Les définitions individualistes du racisme
Plusieurs acceptions actuelles du racisme systémique comprennent le racisme dans un sens qu’on qualifie d’« individualiste » (ou de « basé sur l’agent »). L’idée est que le racisme se manifesterait fondamentalement au niveau des individus et, selon la définition considérée[1], le racisme renvoie respectivement à :
(1) Certaines croyances identifiées par leur contenu propositionnel, comme la croyance non seulement que des races[2] humaines existeraient mais également que certaines seraient inférieures[3] à d’autres.
(2) Certaines attitudes comme celles allant de l’indifférence raciale à la haine raciale, en passant par l’hostilité/l’antipathie raciale.

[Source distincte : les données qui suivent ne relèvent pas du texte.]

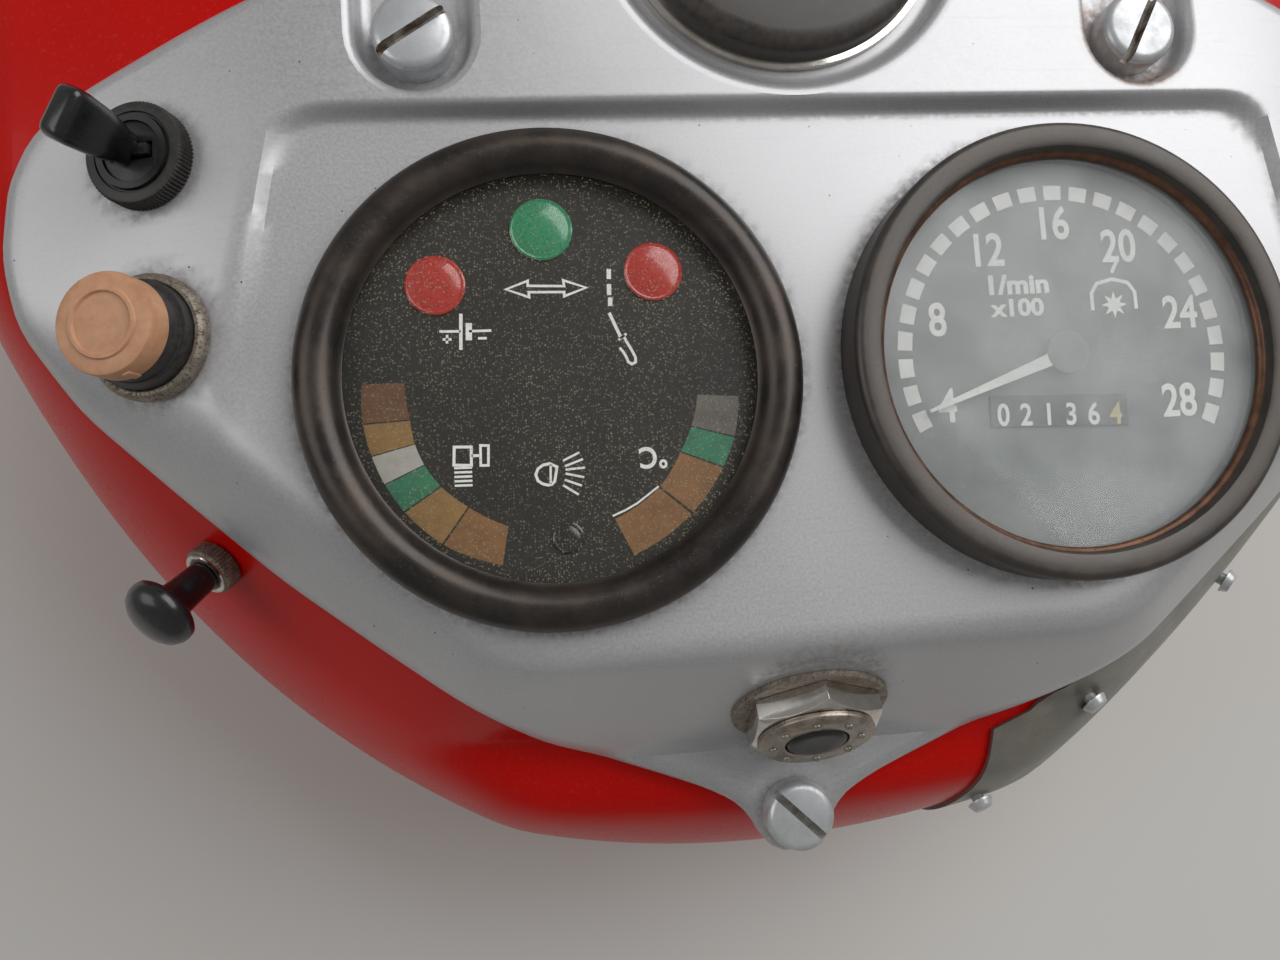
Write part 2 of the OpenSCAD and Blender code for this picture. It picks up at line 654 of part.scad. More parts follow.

Les croyances et attitudes qui apparaissent dans ces définitions peuvent être conscientes comme inconscientes et, lorsqu’on travaille avec elles, on se permet également de qualifier d’autres choses de « racistes », par exemple des actes (des lois, des politiques etc.), en toute rigueur dans un sens dit « dérivé », lorsque ces actes sont motivés, respectivement, par ces croyances ou ces attitudes.
(3) Tout ou partie des cas de discrimination raciale, directe et négative, c’est-à-dire des cas dans lesquels une personne est désavantagée par rapport à d’autres sur la base de son assignation à une prétendue race. Dans le débat académique contemporain, les définitions de ce type limitent en général le racisme à la discrimination motivée, fût-ce inconsciemment, par les croyances et/ou les attitudes précédentes.
Dans la suite, je parlerai de « racisme individualiste » pour désigner le racisme compris au moyen d’une de ces trois définitions. Il s’avère alors que plusieurs acceptions de la notion de racisme systémique en font un type particulier de racisme individualiste, autrement dit du racisme individualiste qui vérifie une ou plusieurs conditions supplémentaires.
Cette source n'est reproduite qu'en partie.